## Requirements
Only the lines from the start of the material through the line containing "chain_w = 5.3; // [5.2:0.05:5.4]" are to be extracted, exactly as they appear.
*** Material provided ***
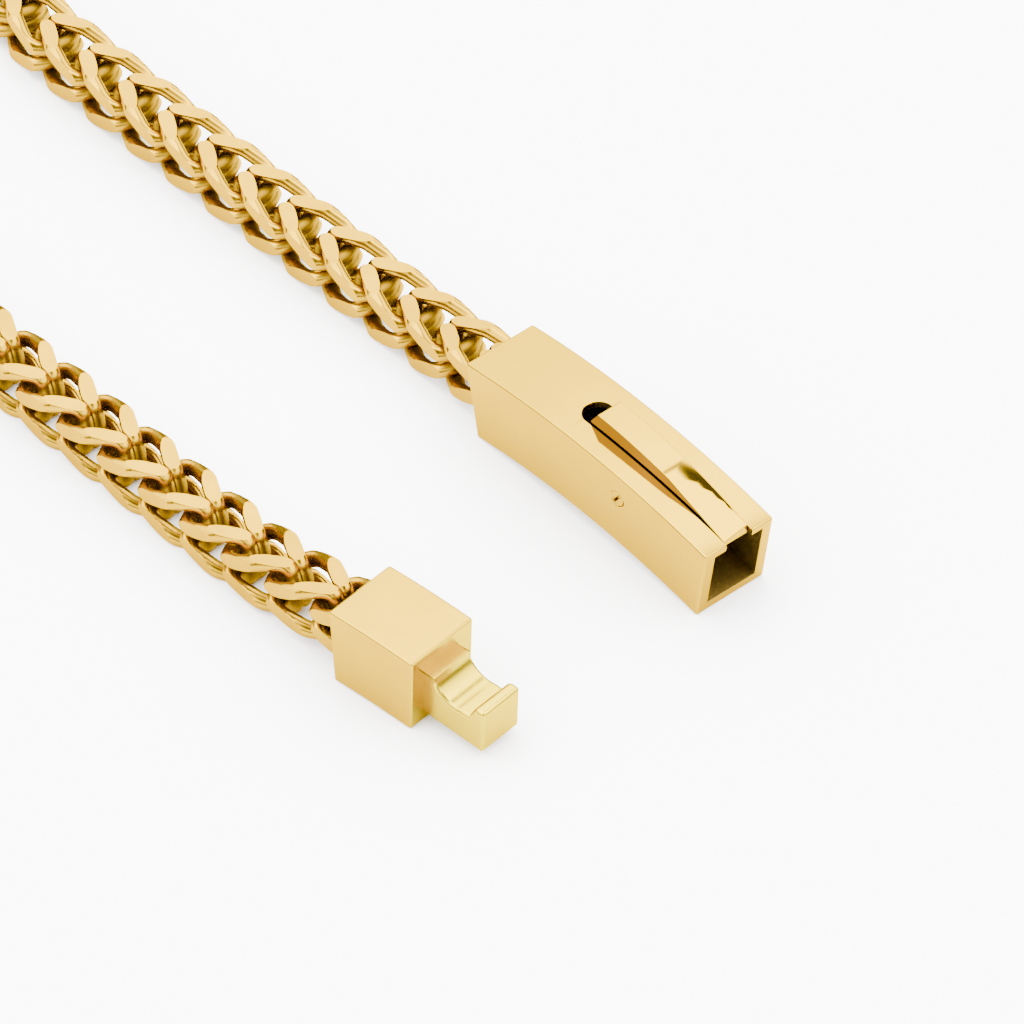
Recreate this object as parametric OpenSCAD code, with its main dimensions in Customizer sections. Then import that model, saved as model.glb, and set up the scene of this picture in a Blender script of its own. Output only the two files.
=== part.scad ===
// Franco chain necklace laid out flat, with its box clasp open.
// X runs along the two ends towards the clasp, Z is up, and the floor is Z = 0.

/* [Chain] */
// Links in the whole chain
link_count = 88; // [84:2:88]
// Distance from one link to the next
pitch = 5.4; // [5.35:0.05:5.5]
// Diameter of the wire of a link
wire_d = 1.6; // [1.4:0.05:1.6]
// Width and height of the chain over its four flats
chain_w = 5.3; // [5.2:0.05:5.4]

/* [Layout] */
// Distance between the two ends of the chain, side by side
leg_gap = 29.4; // [25:0.1:32]
// Radius of the round back of the loop
loop_r = 52; // [48:0.5:54]
// Radius of the bend where an end flares out into the loop
flare_r = 40; // [36:0.5:44]
// Turn of the box towards the tongue block
box_yaw = 1.7; // [0.5:0.1:4]
// Turn of the tongue block towards the box
block_yaw = 5.5; // [0.5:0.1:8]

/* [Clasp] */
// Width of the clasp
clasp_w = 7.5; // [7.2:0.1:8]
// Height of the clasp
clasp_h = 7.9; // [7.6:0.1:8.2]
// Radius of the clasp's gentle arch, at mid height
arch_r = 90; // [84:1:100]
// Length of the box
box_l = 30.2; // [29:0.2:32]
// Length of the tongue block without its tongue
block_l = 9.2; // [8.6:0.1:10]
// Length of the tongue
tongue_l = 6.8; // [6.4:0.1:7]
// Width of the tongue
tongue_w = 4.5; // [4.3:0.1:4.8]
// Thickness of the box's side walls
side_wall = 1.1; // [1:0.05:1.2]
// Thickness of the box's floor
floor_wall = 1; // [0.9:0.05:1.1]
// Thickness of the box's top
top_wall = 0.7; // [0.6:0.05:0.8]

/* [Lever] */
// Width of the lever
lever_w = 2.6; // [2.4:0.1:3]
// How far the back end of the lever stands above the box
lever_rise = 1.6; // [1.2:0.1:1.8]
// Diameter of the cross pin that the lever turns on
pin_d = 1.5; // [1.3:0.1:1.5]
// Distance from the mouth of the box back to the cross pin
pin_back = 11; // [10.4:0.1:11.4]
// Depth of the cross pin's centre below the top of the box
pin_drop = 2.7; // [2.6:0.05:2.8]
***
## Reply
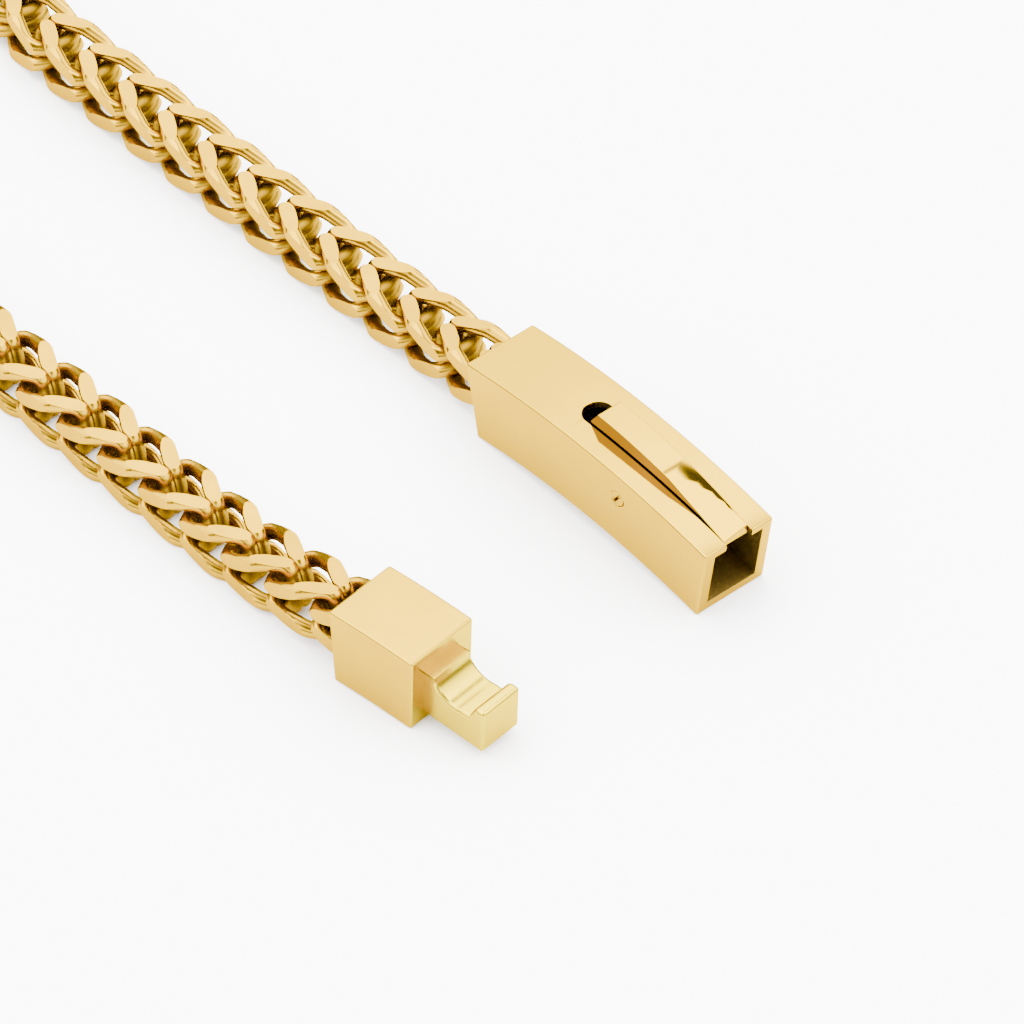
Recreate this object as parametric OpenSCAD code, with its main dimensions in Customizer sections. Then import that model, saved as model.glb, and set up the scene of this picture in a Blender script of its own. Output only the two files.
=== part.scad ===
// Franco chain necklace laid out flat, with its box clasp open.
// X runs along the two ends towards the clasp, Z is up, and the floor is Z = 0.

/* [Chain] */
// Links in the whole chain
link_count = 88; // [84:2:88]
// Distance from one link to the next
pitch = 5.4; // [5.35:0.05:5.5]
// Diameter of the wire of a link
wire_d = 1.6; // [1.4:0.05:1.6]
// Width and height of the chain over its four flats
chain_w = 5.3; // [5.2:0.05:5.4]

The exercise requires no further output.